科尔沁沙丘—草甸相间地区土壤田间持水量的综合测定与变异性分析
发布时间:2018-09-02 07:27
【摘要】:以内蒙古科尔沁沙丘.草甸相间地区为研究区,野外布设并取样231个土壤取样点,采用威尔科克斯法测定上壤田间持水量:均匀选取其中49个点作为围框淹灌法测试点,并在20cm处取土样采用水分特征曲线法获得各点的田间持水量。选择研究区内具有代表性的6个:土壤生态点,分析一场降雨后0~40cm土壤的含水率的变化。对比分析不同方法得到的田间持水量数据,有以下结论:1.实验区划分为八种地貌类型,对土壤进行土壤理化参数分析。将田间持水量与饱和含水量进行相关性分析,两者表现出极好的相关性。2.4种测定方法得到的田间持水量在不同地貌类型区的变化规律大体一致,但数值差异很大。
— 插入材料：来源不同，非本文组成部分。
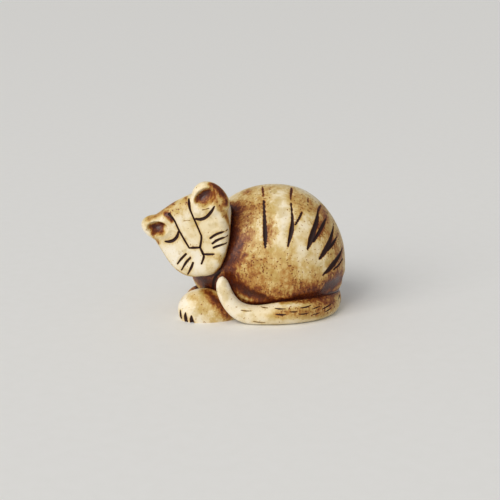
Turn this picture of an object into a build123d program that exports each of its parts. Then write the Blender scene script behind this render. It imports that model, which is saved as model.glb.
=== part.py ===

压力板法沙丘区选择pF 1.8法,草甸区选择pF2.52法可得到与威尔科克斯法相同的测试结果;威尔科克斯法与灌水法和天然降水法测试结果之间存在很大的差距:同时,围框淹灌法还受到前期降雨的影响,建议采用围框淹灌法测量田间持水量时应避开降雨实施或延长测定时间;3.天然降水法在降雨量为60mm左右时,地下水位埋深大的沙丘区在0~40cm以内的土壤可以获得较准确的田间持水量数值,沙丘区的建议取样时间为12~24h,地下水位埋深较小的草甸区受地下水影响,无法获得准确的田间持水量的数值。威尔科克斯法不受地下水位影响,与脱水时间相关,选择合适的脱水时间即可得到正确的田间持水量值,砂土选用36-40h,砂壤土与壤砂土选用44~48h。4.基于威尔科克斯法获得的田间持水量数据,运用地统计学分析研究区土壤田间持水量的空间分布。结果为:田间持水量表现出强烈的空间相关性,经交义验证,选择最佳的变差函数,并运用泛克里格插值法模拟土壤特性的空间分布。整体呈现出以湖为中心向四周逐渐减小的趋势,与干容重的相关性最好,呈负相关关系。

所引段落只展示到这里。